One reason why La fanciulla del West is worth an occasional revival is because of that rich, dense score where chromaticism and dissonance are wedded to music from La bohème, Tosca and Butterfly, the yet to be composed Turandot, as well as a homage to Verdi’s Aida (in Minnie and Johnson farewell in Act III). Another reason for its relative unpopularity is that – compared to all those operas – there is a lack of show-stopping moments in La fanciulla which often just involves a great outpouring of music with its recurring fragments of motifs related to characters and events. Nevertheless, the work turned out to have a lasting effect on popular musicals of the twentieth century. As Matthew Rose reminded us in his backstage interview, without La fanciulla there would be little Andrew Lloyd Webber and Johnson’s Act I ‘Quello che tacete’ is central to the Phantom’s ‘The Music of the Night’ and whenever you hear that music you expect to see Michael Crawford appear on stage at any moment.

La fanciulla contains some of Puccini’s most strikingly human characters. The romance it depicts is very real and its flawed characters all too familiar to us. Minnies still exist today in modern-day America I suspect. Tough with a heart-of-gold, Bible-toting (and quoting), she is however insecure, naïve and painfully aware of her lack of education. Puccini’s Minnie falls for the bad boy Johnson who is really Ramirez the leader of a gang of bandits. Their exchanges, far from being wholly romantic as in La bohème are recognisably natural, awkward, even embarrassing, and their burgeoning romance does not go smoothly. Minnie’s idea of a ‘first date’ involves a single kiss before chastely bedding down Johnson/Ramirez in her bunk while she rests by the fire. There is also Sheriff Jack Rance’s lust and jealousy to contend with.

Michael Scott’s monumental three-dimensional sets and Spaghetti Western-inspired costumes wonderfully recreate memories of horse operas whether as movies or TV shows. The Act I Polka saloon, Minnie’s mammoth cabin and the Act III one-horse town prove cinematic wonders in Gary Halvorson’s direction for the screen. However, even with all the modern stage machinery that should be available in 2018 and the Met’s massive backstage crew there were intervals of 40 minutes or more between the acts.

The miners were suitably boisterous and rowdy at the start of Act I and coordination between pit and stage seemed hard-won, but it got there in the end. The Met chorus and those with small individual roles remained a potent part of the performance’s overall success.
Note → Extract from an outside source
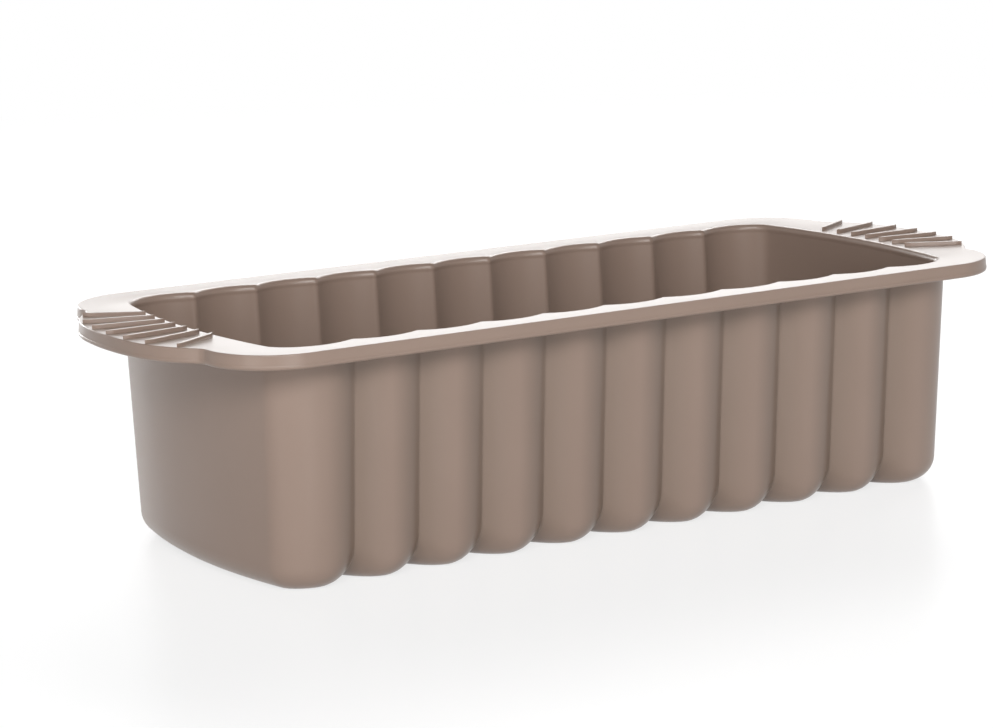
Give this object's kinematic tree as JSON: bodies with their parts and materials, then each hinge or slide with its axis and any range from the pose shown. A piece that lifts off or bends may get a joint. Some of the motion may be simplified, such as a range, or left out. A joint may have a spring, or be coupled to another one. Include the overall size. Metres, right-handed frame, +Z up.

Carlo Bosi as Nick the conniving barman, Michael Todd Simpson’s stalwart Sonora and Matthew Rose’s brutish Wells Fargo agent Ashby, were acutely characterised and firmly sung. Though Oren Gradus, as the minstrel Jack Wallace, was not as secure as some around him his nostalgic song was plaintive enough.

Željko Lučić was singing Jack Rance for the first time and appeared to revel in this new role singing with potent lascivious menace and oozing Scarpia-like evil. As good as his singing was a highlight of his Rance was the high stakes Act II polka game with Minnie as the ‘pot’. There was a much-heralded return of Jonas Kaufmann to the Met after recent pull-outs and he was in fine vocal health. There was an ease and command to his performance throughout the whole evening. His ringing high notes took a little effort and his sound has darkened significantly so he does not now sound very Italianate, even for a German. His was an understated, subtly emotional performance throughout Act I in the playful delicate blossoming of love between him and Minnie which continued through their duet (of sorts) in Act II. After that he doesn’t get much chance for further passion because he is soon shot and seemingly fatally wounded. This being opera Johnson/Ramirez makes a miraculous recovery and Kaufmann got to sing the much-anticipated ‘Ch’ella mi creda’ in Act III which although burnished was not sufficiently impassioned nor did it have the visceral effect I was hoping for.

In a role I have seen her in before, Eva-Maria Westbroek repeated her wonderfully gauche Minnie, whose love for Johnson, religious zeal, and all she has done for the miners, makes them release him to start a new life with her. If her steely voice is not what it once was – and her top notes can now be a little hit or miss – to her great credit Westbroek never once stepped out of character from the moment of her dramatic gun totting entrance right through to her emotional farewell with Johnson (‘Addio mia bella California’ – think Aida!): still a too rare achievement on the operatic stage these days.

The longueurs of the intervals notwithstanding – which passed by happily thanks to a combination of the usual backstage interviews, as well as, the food you can get at the Everyman Cinema and have served to your seat – this was as satisfying a Met broadcast as any recently. This music was so much in Marco Armiliato’s blood that remarkably he was able to conduct the whole opera from memory! In his interview with the personable Susanna Phillips he said this allowed him to be able to watch the singers rather than having to look at the score and that the music carries him along like a river. As heard through the cinema speakers Armiliato and the reliable Met orchestra created an almost symphonic miasma of swelling sound with his emotionally nuanced and compelling account of Puccini’s score. There were some refulgent climaxes that – it much be admitted – occasionally sounded as if they drowned out the singers on stage but it was all terrific stuff for fans of verismo opera – which La fanciulla undoubtedly is – and Westerns alike!